__PROBLEM TO SOLVE__.
Repeat only the lines from the one containing "caster_plates();" through the one containing "# ---- places taken from the frame", exactly as written, both ends included.

• • • •

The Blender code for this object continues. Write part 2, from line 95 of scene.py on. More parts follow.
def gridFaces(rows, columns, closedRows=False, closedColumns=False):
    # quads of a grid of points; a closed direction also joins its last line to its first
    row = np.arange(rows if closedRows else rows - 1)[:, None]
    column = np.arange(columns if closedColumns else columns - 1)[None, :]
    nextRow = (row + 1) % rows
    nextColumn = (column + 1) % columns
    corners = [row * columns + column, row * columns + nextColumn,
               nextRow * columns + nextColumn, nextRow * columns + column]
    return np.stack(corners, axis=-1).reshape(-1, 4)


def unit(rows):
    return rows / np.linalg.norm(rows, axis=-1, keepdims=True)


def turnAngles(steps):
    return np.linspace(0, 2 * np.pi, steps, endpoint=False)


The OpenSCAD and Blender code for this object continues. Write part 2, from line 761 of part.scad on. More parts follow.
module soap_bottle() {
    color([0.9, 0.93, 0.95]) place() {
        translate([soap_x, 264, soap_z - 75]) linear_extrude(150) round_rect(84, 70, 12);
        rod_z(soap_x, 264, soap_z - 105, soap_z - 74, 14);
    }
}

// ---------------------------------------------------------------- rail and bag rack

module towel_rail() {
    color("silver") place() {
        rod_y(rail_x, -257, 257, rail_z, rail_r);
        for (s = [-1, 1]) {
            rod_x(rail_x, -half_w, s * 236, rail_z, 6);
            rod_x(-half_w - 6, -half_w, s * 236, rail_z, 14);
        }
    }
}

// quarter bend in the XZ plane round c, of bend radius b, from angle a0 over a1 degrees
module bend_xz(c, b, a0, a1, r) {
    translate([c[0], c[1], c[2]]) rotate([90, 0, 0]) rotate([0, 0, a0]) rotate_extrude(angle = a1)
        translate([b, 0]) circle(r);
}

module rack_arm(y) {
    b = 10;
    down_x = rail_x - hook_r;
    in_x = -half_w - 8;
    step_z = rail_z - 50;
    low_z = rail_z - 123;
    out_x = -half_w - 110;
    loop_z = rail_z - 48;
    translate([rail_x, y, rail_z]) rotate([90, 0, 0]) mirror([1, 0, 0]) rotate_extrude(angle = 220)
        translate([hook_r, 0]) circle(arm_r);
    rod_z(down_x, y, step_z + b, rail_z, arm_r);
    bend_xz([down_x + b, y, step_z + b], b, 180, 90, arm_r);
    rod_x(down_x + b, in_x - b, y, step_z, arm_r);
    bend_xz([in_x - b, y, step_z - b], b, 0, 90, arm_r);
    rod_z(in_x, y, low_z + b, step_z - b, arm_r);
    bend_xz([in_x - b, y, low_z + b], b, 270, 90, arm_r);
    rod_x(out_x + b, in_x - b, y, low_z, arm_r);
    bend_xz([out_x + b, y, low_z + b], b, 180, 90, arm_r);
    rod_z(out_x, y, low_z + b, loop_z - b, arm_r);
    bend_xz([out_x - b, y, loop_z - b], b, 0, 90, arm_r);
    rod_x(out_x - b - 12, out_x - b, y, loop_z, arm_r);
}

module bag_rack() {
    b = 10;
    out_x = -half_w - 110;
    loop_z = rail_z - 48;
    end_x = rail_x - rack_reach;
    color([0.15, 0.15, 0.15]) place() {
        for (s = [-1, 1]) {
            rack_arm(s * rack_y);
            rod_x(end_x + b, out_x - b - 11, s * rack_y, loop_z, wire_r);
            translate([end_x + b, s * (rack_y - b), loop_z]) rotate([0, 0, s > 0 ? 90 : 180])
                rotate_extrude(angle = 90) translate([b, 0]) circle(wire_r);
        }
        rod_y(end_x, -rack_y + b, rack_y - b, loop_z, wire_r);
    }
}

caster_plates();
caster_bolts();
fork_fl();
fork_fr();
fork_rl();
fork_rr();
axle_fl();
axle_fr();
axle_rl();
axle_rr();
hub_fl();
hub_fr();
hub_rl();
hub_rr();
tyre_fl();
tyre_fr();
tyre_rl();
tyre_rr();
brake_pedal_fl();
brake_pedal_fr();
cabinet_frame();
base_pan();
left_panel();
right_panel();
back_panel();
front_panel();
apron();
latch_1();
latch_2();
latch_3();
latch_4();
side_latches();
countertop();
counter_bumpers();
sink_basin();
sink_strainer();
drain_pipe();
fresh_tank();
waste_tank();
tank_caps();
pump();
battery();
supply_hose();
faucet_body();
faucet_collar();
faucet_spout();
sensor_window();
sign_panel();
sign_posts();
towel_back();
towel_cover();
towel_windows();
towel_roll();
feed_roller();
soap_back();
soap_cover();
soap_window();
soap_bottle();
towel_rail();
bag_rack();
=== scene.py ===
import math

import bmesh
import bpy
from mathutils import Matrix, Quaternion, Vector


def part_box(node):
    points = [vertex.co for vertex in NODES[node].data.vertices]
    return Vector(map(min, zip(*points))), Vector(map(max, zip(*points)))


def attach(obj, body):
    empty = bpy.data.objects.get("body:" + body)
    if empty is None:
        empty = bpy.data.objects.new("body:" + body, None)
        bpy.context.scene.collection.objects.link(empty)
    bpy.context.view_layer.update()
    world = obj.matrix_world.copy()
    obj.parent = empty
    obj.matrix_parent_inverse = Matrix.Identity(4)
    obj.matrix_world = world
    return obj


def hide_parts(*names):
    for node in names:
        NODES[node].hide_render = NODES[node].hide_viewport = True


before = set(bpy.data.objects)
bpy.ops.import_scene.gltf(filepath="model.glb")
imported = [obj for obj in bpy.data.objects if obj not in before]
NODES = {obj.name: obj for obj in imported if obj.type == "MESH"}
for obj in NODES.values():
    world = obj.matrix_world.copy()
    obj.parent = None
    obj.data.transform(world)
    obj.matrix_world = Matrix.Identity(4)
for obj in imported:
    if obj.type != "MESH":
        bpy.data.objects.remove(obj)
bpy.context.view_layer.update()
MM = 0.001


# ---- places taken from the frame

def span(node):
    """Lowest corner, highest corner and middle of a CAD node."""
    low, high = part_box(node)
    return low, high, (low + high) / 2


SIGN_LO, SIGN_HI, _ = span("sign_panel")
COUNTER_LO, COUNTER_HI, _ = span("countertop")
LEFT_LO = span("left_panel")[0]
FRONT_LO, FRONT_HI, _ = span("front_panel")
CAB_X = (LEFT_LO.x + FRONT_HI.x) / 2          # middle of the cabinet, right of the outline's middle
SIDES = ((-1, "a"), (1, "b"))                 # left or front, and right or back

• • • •

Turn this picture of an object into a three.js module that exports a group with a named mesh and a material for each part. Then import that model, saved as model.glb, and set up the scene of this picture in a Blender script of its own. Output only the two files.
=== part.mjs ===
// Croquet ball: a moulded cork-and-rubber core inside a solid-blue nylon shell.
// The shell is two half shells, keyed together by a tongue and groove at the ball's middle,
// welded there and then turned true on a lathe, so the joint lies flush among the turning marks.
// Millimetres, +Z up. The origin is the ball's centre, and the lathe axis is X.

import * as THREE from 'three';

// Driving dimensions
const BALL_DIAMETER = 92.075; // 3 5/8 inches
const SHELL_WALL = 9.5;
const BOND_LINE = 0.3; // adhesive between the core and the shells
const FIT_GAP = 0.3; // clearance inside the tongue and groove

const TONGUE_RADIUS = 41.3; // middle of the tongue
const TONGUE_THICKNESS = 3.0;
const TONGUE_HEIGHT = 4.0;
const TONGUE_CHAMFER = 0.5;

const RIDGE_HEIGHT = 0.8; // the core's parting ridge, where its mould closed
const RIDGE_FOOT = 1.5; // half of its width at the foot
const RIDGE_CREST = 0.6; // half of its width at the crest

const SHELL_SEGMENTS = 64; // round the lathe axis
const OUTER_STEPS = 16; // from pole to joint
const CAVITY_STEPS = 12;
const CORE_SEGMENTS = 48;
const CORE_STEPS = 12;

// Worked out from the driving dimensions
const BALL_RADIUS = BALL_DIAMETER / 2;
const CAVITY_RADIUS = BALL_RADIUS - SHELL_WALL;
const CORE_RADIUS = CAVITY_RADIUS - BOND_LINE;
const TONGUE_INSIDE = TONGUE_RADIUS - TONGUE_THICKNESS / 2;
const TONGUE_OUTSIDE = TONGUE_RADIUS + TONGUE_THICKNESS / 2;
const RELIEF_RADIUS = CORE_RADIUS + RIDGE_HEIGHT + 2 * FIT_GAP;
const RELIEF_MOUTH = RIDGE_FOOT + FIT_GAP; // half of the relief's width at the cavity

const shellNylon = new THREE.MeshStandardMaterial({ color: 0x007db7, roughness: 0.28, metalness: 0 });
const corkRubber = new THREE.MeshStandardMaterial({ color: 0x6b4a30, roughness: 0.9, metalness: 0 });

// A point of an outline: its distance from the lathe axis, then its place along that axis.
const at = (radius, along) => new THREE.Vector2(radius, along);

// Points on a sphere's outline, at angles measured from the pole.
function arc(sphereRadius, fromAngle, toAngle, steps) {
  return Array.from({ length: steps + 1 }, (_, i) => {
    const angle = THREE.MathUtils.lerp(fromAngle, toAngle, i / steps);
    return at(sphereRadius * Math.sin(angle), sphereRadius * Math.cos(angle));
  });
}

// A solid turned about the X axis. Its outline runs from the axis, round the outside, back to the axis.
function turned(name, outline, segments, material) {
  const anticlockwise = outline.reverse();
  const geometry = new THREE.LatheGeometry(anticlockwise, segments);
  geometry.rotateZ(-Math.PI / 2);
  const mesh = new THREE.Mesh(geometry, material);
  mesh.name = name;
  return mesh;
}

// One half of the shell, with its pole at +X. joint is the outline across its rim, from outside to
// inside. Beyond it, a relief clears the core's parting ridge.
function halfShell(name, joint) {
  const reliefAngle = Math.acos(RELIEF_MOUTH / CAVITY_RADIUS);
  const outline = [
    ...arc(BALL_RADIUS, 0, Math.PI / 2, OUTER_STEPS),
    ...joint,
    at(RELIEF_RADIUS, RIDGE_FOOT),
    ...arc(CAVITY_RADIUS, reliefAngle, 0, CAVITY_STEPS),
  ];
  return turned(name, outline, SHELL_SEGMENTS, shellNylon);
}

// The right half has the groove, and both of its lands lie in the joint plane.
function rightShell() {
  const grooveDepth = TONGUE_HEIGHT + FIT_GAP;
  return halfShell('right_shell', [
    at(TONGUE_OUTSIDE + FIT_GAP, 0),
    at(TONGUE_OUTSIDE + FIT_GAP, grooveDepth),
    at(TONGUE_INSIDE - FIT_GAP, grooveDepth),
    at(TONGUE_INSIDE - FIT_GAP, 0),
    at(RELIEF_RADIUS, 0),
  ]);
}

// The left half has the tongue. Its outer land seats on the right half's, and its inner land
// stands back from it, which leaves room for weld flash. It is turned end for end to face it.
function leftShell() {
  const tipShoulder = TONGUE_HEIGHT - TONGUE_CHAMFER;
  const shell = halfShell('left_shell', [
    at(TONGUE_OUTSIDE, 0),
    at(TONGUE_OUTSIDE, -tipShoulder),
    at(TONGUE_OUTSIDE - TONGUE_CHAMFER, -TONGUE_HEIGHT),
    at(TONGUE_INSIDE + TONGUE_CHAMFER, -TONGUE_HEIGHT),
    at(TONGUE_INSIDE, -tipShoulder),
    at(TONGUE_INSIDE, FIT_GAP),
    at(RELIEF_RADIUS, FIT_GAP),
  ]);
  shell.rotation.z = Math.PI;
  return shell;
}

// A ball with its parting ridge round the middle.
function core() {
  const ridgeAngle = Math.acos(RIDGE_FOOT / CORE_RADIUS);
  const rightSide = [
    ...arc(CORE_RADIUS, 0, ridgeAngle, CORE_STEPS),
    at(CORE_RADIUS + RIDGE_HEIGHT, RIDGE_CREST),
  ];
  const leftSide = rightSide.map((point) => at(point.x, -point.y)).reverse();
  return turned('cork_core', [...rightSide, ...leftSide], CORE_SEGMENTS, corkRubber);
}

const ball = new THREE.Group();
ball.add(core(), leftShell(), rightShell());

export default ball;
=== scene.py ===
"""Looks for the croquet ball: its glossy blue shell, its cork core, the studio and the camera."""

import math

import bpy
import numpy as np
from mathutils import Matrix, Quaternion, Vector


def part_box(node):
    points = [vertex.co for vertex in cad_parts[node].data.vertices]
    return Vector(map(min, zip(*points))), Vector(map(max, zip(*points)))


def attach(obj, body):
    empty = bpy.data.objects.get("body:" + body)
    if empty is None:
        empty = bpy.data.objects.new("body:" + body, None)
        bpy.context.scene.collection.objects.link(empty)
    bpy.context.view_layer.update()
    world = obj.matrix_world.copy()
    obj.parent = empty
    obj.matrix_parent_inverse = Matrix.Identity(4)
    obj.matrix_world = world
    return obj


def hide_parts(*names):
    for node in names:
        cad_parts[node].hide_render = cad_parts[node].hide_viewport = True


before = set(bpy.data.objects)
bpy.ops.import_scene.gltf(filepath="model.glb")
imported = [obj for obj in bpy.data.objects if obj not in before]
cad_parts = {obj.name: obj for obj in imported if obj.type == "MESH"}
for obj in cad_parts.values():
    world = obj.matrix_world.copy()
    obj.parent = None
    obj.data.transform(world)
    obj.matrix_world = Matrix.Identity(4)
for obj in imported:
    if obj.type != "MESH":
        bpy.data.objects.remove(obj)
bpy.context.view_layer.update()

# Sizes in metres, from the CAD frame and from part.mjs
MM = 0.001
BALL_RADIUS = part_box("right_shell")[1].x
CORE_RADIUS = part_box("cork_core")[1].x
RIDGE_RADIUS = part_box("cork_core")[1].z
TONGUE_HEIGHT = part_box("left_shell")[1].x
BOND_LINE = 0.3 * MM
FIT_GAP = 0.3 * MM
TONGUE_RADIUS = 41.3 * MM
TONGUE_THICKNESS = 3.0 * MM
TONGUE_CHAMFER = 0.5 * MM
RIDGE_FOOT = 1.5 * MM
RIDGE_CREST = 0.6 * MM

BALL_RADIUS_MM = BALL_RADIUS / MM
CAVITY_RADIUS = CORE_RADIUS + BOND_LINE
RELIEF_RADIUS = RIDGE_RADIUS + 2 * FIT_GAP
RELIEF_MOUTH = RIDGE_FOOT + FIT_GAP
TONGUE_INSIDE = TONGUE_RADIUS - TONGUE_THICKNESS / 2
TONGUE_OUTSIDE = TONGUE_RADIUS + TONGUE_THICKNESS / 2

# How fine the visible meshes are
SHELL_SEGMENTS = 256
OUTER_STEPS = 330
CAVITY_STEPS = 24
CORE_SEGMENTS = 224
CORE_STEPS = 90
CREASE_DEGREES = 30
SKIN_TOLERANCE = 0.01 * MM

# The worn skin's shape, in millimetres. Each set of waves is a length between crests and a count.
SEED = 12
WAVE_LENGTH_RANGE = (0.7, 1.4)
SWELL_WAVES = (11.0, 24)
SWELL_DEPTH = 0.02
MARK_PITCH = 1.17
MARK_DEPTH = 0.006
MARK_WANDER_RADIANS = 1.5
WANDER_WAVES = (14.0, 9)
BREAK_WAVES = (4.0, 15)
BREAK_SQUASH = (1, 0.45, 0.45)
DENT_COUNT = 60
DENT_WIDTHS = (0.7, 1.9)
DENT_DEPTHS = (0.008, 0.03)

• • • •

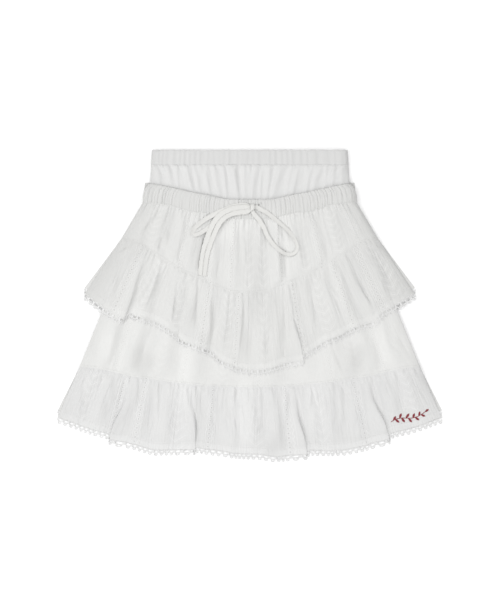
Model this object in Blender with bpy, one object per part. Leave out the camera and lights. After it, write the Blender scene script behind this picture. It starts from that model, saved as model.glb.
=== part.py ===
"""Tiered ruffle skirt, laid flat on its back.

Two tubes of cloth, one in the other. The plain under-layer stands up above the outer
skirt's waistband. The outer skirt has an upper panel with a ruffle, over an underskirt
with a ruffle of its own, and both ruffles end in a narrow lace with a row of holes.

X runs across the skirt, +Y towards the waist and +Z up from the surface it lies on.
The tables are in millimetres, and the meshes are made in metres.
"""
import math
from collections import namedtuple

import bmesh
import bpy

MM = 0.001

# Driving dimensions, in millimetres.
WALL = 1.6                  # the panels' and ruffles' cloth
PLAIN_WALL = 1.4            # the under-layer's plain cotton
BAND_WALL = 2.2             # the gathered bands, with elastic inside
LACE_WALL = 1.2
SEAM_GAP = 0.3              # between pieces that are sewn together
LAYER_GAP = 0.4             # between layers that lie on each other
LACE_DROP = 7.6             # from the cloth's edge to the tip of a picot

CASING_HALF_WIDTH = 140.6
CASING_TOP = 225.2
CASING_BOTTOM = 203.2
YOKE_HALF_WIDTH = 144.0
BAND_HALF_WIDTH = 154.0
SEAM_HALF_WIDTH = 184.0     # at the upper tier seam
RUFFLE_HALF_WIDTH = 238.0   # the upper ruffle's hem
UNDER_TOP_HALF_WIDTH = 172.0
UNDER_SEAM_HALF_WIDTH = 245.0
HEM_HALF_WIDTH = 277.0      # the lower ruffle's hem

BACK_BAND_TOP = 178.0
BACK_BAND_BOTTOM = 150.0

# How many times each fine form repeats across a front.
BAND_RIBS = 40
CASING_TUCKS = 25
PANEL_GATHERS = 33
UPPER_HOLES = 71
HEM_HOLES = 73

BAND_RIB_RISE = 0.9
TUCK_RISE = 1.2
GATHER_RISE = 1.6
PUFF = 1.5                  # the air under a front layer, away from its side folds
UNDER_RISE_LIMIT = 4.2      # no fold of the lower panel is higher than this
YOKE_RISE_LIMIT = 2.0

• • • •

__TASK RESULT__.
caster_plates();
caster_bolts();
fork_fl();
fork_fr();
fork_rl();
fork_rr();
axle_fl();
axle_fr();
axle_rl();
axle_rr();
hub_fl();
hub_fr();
hub_rl();
hub_rr();
tyre_fl();
tyre_fr();
tyre_rl();
tyre_rr();
brake_pedal_fl();
brake_pedal_fr();
cabinet_frame();
base_pan();
left_panel();
right_panel();
back_panel();
front_panel();
apron();
latch_1();
latch_2();
latch_3();
latch_4();
side_latches();
countertop();
counter_bumpers();
sink_basin();
sink_strainer();
drain_pipe();
fresh_tank();
waste_tank();
tank_caps();
pump();
battery();
supply_hose();
faucet_body();
faucet_collar();
faucet_spout();
sensor_window();
sign_panel();
sign_posts();
towel_back();
towel_cover();
towel_windows();
towel_roll();
feed_roller();
soap_back();
soap_cover();
soap_window();
soap_bottle();
towel_rail();
bag_rack();
=== scene.py ===
import math

import bmesh
import bpy
from mathutils import Matrix, Quaternion, Vector


def part_box(node):
    points = [vertex.co for vertex in NODES[node].data.vertices]
    return Vector(map(min, zip(*points))), Vector(map(max, zip(*points)))


def attach(obj, body):
    empty = bpy.data.objects.get("body:" + body)
    if empty is None:
        empty = bpy.data.objects.new("body:" + body, None)
        bpy.context.scene.collection.objects.link(empty)
    bpy.context.view_layer.update()
    world = obj.matrix_world.copy()
    obj.parent = empty
    obj.matrix_parent_inverse = Matrix.Identity(4)
    obj.matrix_world = world
    return obj


def hide_parts(*names):
    for node in names:
        NODES[node].hide_render = NODES[node].hide_viewport = True


before = set(bpy.data.objects)
bpy.ops.import_scene.gltf(filepath="model.glb")
imported = [obj for obj in bpy.data.objects if obj not in before]
NODES = {obj.name: obj for obj in imported if obj.type == "MESH"}
for obj in NODES.values():
    world = obj.matrix_world.copy()
    obj.parent = None
    obj.data.transform(world)
    obj.matrix_world = Matrix.Identity(4)
for obj in imported:
    if obj.type != "MESH":
        bpy.data.objects.remove(obj)
bpy.context.view_layer.update()
MM = 0.001


# ---- places taken from the frame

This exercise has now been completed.